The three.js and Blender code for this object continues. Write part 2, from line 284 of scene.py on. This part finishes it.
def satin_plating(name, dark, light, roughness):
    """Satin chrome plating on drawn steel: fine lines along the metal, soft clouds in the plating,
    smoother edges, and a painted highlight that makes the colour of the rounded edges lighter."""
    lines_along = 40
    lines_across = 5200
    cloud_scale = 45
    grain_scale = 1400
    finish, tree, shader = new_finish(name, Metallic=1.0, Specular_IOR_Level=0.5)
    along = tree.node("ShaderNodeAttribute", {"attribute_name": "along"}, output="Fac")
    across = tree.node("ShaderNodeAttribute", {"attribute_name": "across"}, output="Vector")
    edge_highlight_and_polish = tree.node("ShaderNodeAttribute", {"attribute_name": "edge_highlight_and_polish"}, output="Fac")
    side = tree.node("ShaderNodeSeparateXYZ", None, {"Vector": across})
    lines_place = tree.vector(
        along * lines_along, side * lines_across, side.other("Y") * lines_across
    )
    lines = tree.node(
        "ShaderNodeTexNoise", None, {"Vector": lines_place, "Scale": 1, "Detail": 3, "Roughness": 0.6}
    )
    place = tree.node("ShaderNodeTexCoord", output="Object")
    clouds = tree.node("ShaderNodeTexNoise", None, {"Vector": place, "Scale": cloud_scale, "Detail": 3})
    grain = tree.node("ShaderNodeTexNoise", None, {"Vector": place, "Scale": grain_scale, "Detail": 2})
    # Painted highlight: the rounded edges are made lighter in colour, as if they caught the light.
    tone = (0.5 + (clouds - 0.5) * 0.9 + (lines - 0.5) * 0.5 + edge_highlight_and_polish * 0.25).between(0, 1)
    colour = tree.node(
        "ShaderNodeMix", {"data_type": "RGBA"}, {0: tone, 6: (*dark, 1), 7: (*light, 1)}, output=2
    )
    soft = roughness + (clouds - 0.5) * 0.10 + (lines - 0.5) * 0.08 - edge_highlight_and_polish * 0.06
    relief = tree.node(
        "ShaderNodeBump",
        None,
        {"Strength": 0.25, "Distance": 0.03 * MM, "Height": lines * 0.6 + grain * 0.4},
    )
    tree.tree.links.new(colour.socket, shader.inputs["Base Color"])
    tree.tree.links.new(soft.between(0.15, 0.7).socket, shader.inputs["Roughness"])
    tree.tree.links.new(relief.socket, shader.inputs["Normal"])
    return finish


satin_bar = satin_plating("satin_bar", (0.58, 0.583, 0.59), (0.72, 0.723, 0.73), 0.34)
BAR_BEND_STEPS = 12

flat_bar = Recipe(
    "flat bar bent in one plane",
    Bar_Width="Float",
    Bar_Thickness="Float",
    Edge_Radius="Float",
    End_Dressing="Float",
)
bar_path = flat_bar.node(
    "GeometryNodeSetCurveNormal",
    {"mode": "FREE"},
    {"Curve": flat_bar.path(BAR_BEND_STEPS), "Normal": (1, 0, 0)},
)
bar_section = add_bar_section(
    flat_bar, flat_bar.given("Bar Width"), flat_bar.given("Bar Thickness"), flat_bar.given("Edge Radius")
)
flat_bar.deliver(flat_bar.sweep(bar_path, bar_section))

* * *

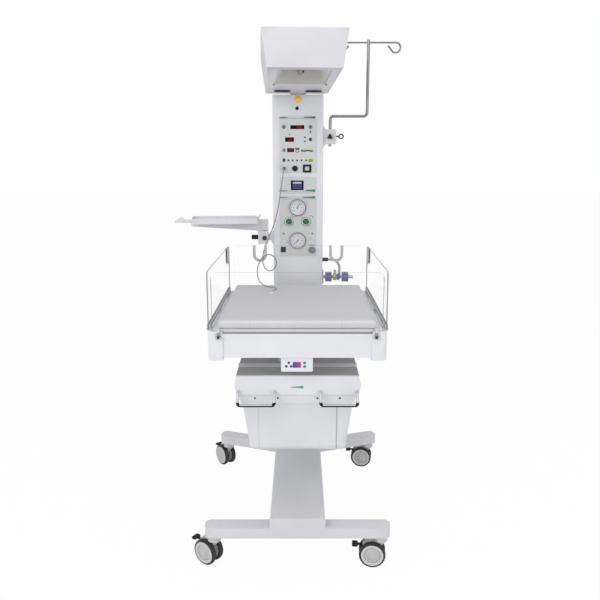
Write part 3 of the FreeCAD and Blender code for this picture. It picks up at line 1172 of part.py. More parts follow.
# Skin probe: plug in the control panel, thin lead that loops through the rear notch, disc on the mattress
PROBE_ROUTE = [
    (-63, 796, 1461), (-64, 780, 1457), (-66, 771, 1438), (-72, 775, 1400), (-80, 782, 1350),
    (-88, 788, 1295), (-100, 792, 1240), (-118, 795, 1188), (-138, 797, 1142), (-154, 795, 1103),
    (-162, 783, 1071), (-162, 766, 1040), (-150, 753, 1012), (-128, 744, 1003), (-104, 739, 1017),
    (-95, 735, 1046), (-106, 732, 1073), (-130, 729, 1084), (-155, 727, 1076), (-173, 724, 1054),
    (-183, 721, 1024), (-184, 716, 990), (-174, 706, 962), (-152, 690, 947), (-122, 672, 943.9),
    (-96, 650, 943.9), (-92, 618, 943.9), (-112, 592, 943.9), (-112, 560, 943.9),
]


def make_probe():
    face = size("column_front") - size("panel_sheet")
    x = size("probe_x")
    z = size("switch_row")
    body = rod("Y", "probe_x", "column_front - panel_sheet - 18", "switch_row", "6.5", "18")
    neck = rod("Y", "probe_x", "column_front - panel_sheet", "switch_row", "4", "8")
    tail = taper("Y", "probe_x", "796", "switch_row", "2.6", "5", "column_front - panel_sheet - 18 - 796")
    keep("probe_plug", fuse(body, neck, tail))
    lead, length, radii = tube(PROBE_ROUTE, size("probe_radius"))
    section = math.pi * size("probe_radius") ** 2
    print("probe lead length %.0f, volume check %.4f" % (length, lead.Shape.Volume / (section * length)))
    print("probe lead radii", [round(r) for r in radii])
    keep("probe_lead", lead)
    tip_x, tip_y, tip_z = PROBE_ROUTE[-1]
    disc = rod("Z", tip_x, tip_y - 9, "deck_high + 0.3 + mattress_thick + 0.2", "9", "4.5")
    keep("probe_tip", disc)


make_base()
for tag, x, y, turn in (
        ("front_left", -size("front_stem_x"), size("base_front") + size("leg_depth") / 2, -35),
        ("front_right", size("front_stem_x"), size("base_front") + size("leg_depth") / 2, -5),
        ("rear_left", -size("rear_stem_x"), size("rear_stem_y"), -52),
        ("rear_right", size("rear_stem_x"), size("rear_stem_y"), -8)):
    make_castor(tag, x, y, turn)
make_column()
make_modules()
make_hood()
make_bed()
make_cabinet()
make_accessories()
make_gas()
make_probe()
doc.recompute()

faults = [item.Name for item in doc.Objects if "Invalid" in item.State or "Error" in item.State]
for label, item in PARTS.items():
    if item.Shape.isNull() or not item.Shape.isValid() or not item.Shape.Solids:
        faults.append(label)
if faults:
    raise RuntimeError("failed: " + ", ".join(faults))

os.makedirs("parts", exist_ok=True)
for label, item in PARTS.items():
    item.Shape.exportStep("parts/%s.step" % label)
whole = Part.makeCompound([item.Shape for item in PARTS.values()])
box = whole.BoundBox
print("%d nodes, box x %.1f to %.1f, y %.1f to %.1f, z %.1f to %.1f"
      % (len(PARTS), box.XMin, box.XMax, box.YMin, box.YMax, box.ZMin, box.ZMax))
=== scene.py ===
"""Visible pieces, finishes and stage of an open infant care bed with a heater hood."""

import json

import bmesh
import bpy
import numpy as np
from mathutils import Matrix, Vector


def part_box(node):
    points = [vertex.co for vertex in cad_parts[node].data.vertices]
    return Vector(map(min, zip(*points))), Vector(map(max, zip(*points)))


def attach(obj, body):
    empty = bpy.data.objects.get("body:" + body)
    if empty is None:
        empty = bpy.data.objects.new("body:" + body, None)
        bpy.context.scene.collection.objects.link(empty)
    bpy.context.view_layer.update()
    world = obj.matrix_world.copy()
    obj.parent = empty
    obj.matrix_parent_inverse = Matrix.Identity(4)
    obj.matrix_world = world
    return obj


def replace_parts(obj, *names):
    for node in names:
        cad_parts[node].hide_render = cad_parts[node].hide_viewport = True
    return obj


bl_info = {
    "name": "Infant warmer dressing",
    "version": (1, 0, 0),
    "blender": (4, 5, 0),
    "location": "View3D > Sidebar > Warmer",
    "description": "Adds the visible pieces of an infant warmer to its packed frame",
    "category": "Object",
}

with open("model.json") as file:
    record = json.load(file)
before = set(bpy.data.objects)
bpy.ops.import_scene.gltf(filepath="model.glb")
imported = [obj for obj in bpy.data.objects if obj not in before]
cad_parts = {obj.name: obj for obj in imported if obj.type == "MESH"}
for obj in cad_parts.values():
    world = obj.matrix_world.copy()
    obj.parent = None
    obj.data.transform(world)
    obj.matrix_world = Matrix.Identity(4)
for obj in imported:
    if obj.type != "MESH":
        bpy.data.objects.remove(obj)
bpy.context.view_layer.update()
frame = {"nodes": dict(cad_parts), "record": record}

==

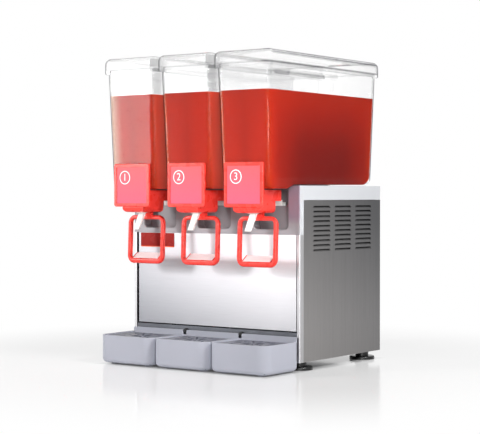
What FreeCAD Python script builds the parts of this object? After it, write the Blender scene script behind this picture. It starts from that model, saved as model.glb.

Given request
Pull out every line in the data above that has the word "return".

Written solution
    return finish
    return Vector(map(min, zip(*points))), Vector(map(max, zip(*points)))
    return obj
    return obj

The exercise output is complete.